═══ Data shown ═══

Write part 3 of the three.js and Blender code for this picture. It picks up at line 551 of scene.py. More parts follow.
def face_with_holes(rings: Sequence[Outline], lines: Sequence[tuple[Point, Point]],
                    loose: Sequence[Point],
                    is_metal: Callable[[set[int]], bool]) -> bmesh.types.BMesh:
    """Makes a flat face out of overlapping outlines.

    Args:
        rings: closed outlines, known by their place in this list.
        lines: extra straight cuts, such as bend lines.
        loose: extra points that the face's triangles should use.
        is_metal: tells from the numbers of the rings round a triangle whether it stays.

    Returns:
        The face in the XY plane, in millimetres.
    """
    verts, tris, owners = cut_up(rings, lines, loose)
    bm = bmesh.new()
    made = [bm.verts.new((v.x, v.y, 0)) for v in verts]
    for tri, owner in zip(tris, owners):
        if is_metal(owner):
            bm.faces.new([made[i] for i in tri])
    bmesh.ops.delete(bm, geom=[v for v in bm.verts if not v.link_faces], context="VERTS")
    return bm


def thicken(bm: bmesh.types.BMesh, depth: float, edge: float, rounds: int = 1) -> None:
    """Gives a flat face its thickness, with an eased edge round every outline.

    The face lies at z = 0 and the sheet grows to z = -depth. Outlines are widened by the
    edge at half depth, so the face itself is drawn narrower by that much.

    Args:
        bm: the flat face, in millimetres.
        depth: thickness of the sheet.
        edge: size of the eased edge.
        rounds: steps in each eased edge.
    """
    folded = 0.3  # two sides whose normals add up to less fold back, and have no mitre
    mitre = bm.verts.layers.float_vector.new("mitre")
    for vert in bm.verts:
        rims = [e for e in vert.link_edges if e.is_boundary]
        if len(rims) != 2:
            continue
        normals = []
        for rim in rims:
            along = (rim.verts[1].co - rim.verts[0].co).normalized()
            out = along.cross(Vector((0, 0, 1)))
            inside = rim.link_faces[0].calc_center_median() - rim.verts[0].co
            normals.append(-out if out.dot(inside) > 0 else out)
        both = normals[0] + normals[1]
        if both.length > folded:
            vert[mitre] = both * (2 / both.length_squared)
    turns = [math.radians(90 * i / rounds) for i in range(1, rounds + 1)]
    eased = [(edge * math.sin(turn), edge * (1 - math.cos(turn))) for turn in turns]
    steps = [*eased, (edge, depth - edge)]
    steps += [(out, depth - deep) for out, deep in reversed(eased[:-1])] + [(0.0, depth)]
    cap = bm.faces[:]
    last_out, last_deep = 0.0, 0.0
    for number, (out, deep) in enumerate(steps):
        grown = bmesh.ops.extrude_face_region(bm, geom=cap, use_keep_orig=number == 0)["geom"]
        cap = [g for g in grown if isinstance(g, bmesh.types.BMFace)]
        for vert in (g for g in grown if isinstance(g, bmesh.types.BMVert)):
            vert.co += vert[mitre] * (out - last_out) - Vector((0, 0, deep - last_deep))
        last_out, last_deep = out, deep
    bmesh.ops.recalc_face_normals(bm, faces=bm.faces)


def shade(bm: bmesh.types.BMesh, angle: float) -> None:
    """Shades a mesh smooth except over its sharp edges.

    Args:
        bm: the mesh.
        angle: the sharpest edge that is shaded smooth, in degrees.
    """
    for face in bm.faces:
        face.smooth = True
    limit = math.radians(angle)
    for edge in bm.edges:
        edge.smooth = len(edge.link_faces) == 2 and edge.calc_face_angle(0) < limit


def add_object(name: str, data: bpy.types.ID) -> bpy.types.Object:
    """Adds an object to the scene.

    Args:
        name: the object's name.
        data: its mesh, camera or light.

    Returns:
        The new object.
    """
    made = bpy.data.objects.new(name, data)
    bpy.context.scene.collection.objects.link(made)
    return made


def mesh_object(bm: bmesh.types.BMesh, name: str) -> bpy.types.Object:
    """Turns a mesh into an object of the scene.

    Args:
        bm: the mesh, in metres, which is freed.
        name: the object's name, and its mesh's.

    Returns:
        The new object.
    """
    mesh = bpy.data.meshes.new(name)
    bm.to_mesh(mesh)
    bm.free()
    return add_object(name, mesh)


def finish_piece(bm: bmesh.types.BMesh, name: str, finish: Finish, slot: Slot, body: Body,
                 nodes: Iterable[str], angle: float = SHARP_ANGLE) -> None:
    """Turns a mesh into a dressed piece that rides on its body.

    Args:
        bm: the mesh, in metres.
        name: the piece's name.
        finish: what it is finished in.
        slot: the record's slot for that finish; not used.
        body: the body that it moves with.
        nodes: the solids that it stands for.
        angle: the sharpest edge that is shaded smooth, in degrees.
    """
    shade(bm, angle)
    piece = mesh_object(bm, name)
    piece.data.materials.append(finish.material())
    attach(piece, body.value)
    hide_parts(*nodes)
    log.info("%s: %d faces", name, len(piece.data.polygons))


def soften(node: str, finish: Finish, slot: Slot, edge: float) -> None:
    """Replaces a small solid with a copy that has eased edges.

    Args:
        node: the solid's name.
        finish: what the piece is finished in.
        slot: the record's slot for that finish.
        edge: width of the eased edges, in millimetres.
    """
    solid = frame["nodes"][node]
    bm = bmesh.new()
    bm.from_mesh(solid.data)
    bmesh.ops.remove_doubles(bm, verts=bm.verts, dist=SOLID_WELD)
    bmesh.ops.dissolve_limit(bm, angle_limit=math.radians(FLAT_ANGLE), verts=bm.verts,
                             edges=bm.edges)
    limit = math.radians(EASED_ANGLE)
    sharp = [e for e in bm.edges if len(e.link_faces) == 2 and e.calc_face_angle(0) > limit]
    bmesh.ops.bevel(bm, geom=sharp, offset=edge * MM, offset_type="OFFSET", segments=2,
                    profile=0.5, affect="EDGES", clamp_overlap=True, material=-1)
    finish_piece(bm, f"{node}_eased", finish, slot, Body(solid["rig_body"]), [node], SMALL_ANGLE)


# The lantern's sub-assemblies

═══
═══ Data shown ═══

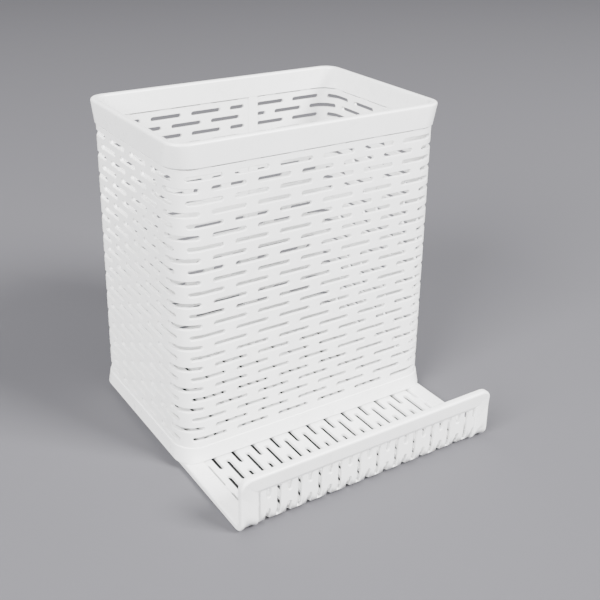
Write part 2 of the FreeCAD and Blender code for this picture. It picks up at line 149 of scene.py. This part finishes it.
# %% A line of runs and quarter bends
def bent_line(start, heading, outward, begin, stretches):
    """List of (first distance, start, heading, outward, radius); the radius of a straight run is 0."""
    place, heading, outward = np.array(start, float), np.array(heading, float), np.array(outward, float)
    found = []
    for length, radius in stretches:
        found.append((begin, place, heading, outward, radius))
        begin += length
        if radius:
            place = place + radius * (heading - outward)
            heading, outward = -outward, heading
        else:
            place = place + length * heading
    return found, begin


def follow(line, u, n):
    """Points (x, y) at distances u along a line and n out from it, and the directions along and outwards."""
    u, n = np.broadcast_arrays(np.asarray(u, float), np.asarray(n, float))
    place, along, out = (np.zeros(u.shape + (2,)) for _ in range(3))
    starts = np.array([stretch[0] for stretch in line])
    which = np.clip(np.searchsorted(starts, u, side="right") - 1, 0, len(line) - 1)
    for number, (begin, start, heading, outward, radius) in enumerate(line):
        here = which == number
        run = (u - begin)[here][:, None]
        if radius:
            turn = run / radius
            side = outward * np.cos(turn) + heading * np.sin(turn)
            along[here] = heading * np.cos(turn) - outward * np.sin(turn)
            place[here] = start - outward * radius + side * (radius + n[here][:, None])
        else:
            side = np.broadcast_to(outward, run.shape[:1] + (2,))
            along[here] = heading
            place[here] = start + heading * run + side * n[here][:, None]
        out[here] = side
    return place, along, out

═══

From the entries above, give again exactly the lines running from the line with "attach(piece, body.value)" to the line with "has eased edges."; include both of those lines.

    attach(piece, body.value)
    hide_parts(*nodes)
    log.info("%s: %d faces", name, len(piece.data.polygons))


def soften(node: str, finish: Finish, slot: Slot, edge: float) -> None:
    """Replaces a small solid with a copy that has eased edges.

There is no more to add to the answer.